How to Avoid Paying a Federal Gift Tax

by Updated March 21, 2013

What is a gift tax? It is a tax imposed by the government on money or property given by a person to third parties. This tax can be applied on expensive gifts such as houses, bonds, stocks and cash. It is also applicable to huge donations to charitable institutions or even for Medicaid or estate planning purposes.  In the 2012 tax year, you can give up to the annual exclusion amount ($13,000 in 2012) to as many people you want every year, without facing any gift taxes. Keep in mind, if you have 1,000 friends that you would like to bestow $13,000 each, you can give away $13 million a year without ever having to fill out a federal gift-tax form. Also, note that the Recipients never owe income tax on the gifts.

In addition to the annual gift amount, your can give a total of up to $5.12 million starting in 2012 in your lifetime before you start owing the gift tax. If you give $15,000 each to ten people in 2012, for example, you'd use up $20,000 of your $5.12 million lifetime tax-free limit—ten times the $2,000 by which your $15,000 gifts exceed the $13,000 per-person annual gift-free amount for 2012

How can you avoid paying gift tax? Well, here are 8 steps that can help you do just that.

1.) Know the gifts which don’t come along with tax. A few of them are the following:

  • Gifts that are given to eligible charitable institutions. For you to know whether a gift is taxable or not, ask the opinion of a tax attorney or public accountant.
  • Those that are given to political groups for their campaign.
  • Property or money that is used to pay hospital bills.
  • Property or money that is used to pay for a person’s college education.
  • Things that you give to your spouse who is a US citizen.

 2.) Give gifts to someone without going beyond the annual limit of $13,000 per person. By doing so, you are free to shower gifts to all of your friends without worrying about the gift taxes that you are going to pay. If you have the money to purchase expensive gifts, then do whatever makes you happy. Just always take note of the limit for you to be properly guided on your purchases.

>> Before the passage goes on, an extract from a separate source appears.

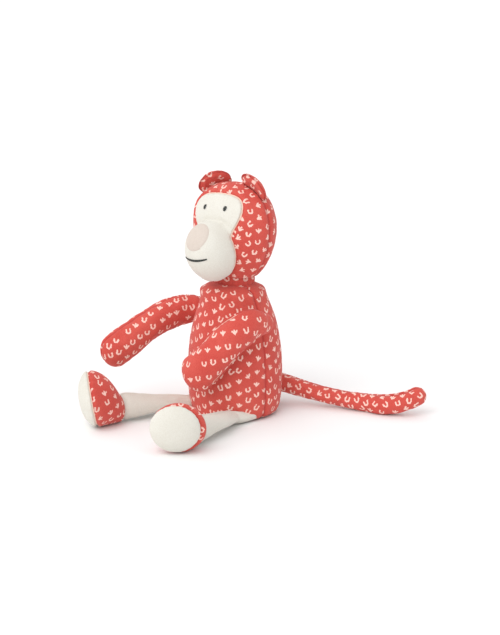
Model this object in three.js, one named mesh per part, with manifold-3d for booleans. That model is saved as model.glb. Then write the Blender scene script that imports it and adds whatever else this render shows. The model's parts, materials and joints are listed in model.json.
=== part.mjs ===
// A seated stuffed monkey: jersey covers sewn over fibre filling, with a turning neck, posable arms
// and legs, floppy ears and a long tail. Millimetres, +Z up. The monkey looks along -Y, its left hand
// is on +X, and the origin is the middle of the flat seat that it rests on.
import * as THREE from "three";
import { ParametricGeometry } from "three/addons/geometries/ParametricGeometry.js";
import { mergeVertices } from "three/addons/utils/BufferGeometryUtils.js";
import Module from "manifold-3d";

const wasm = await Module();
wasm.setup();

// ---- cloth and clearances ----
const FABRIC = 1.2; // jersey with its backing
const GAP = 0.3; // between two pieces that are sewn or laid together
const ROOT_CLEARANCE = 1.6; // round the rolled root of a limb, which turns in its socket
const EAR_CLEARANCE = 2; // between an ear's rolled base and the head
const EMBROIDERY = 0.9; // raised satin stitch and flat appliqué

// ---- body ----
const SEAT_RADIUS = 33;
const BODY_HEIGHT = 133.5;
const BODY_RADIUS = 48;
const BODY_DEPTH_SHARE = 0.96; // the pear is a little shallower than it is wide
const SHOULDER_RADIUS = 28;
const BEAN_POUCH_HEIGHT = 26;

// ---- neck and head ----
const NECK_BALL_RADIUS = 19;
const NECK_HEIGHT = 136;
const HEAD_BASE = 137.5; // lowest edge of the head cover
const HEAD_HEIGHT = 96.5;
const HEAD_HALF_WIDTH = 47;
const HEAD_FRONT_SHARE = 0.73; // the face side is flatter than the back of the head
const HEAD_BACK_SHARE = 0.81;
const HEAD_TURN = THREE.MathUtils.degToRad(7.5); // towards its left
const HEAD_TILT = THREE.MathUtils.degToRad(4); // its right ear lower

// ---- face ----
const FACE_HALF_WIDTH = 31.5;
const FACE_TOP = 37.5; // above the middle of the head
const MUZZLE_SIZE = new THREE.Vector3(25.5, 27, 31); // half sizes
const MUZZLE_FORWARD = 35.5;
const MUZZLE_DROP = 16; // below the middle of the head
const MUZZLE_TILT = THREE.MathUtils.degToRad(22);
const NOSE_HALF_WIDTH = 13;
const NOSE_HALF_HEIGHT = 13.5;
const NOSE_RISE = THREE.MathUtils.degToRad(46); // how far up the muzzle the nose patch sits
const EYE_SPACING = 26;
const EYE_HEIGHT = 24.5; // above the middle of the head
const EYE_SIZE = 2.6;
const MOUTH_SPREAD = THREE.MathUtils.degToRad(34);
const MOUTH_THICKNESS = 2.2;

// ---- ears ----
const EAR_HALF_WIDTH = 17;
const EAR_HALF_HEIGHT = 14;
const EAR_HALF_THICKNESS = 4.6;
// degrees: round from the crown along the side seam, lean forward, and twist towards the left;
// standoff is from the head's surface to the middle of the ear
const EAR_SET = {
  left: { round: 36, lean: 28, twist: 0, standoff: 5.5 },
  right: { round: -29, lean: 46, twist: 30, standoff: 4 },
};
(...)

3.) Provide gifts jointly with your husband or wife. You and your partner both have the yearly limit of $13,000 respectively. Thus, if you give gifts jointly, then you are free to provide a gift amounting to $26,000 to a particular person within a year. You won’t pay any tax for this amount and you would surely make the recipient of your gift truly happy as well. It’s as simple as that.

4.) Provide gifts to couples who are legally married. As you can see, signing a marriage contract does have certain benefits and advantages. For example, if your daughter already has a husband, then you are free to give $13,000 to your child and another $13,000 to her partner without paying any gift tax. Just make sure that you do the gift giving within a year for the limit only applies to a time period of 12 months.

5.) Give a property following the fair market value of the gift. The fair market value of a property is not influenced by any factor and it is the true price of the property. If you provide a gift following this value, then you can let gift tax easily slide from your back. It is something that you don’t have to worry about if you stick to the fair market value. Adhering to the value makes the gift a sale which is the factor that exempts you from the tax.

6.) Build a Trust. A few trust types can prevent you from paying gift taxes. Dynasty Trusts, Personal Residence Trusts and GRAT or Grantor Retained Annuity Trusts are just some of the trusts that you can use for this matter. For you to know the difference between these programs, consult the advice of a tax attorney or public accountant. He or she can help you choose the trust type suited for your current situation.

7.) Make use of your lifetime exemption from gift tax. In order for you to make use of this exemption, you would just have to give a gift which has an amount that goes beyond the $13,000 annual limit. If you’re going to make use of your lifetime exemption from gift tax worth $500,000, then you can just deduct the tax that you ought to pay for exceeding beyond the yearly limit from the exception that you are entitled to.

8.) Provide the gift as an inheritance to the people whom you would leave behind in the future. State inheritance taxes would definitely cost your heirs less compared to federal gift taxes. Leaving your estate as an inheritance is a big help to your beneficiaries. This would allow them to have the inheritance for they won’t be forced to sell it in auctions just to pay for the taxes.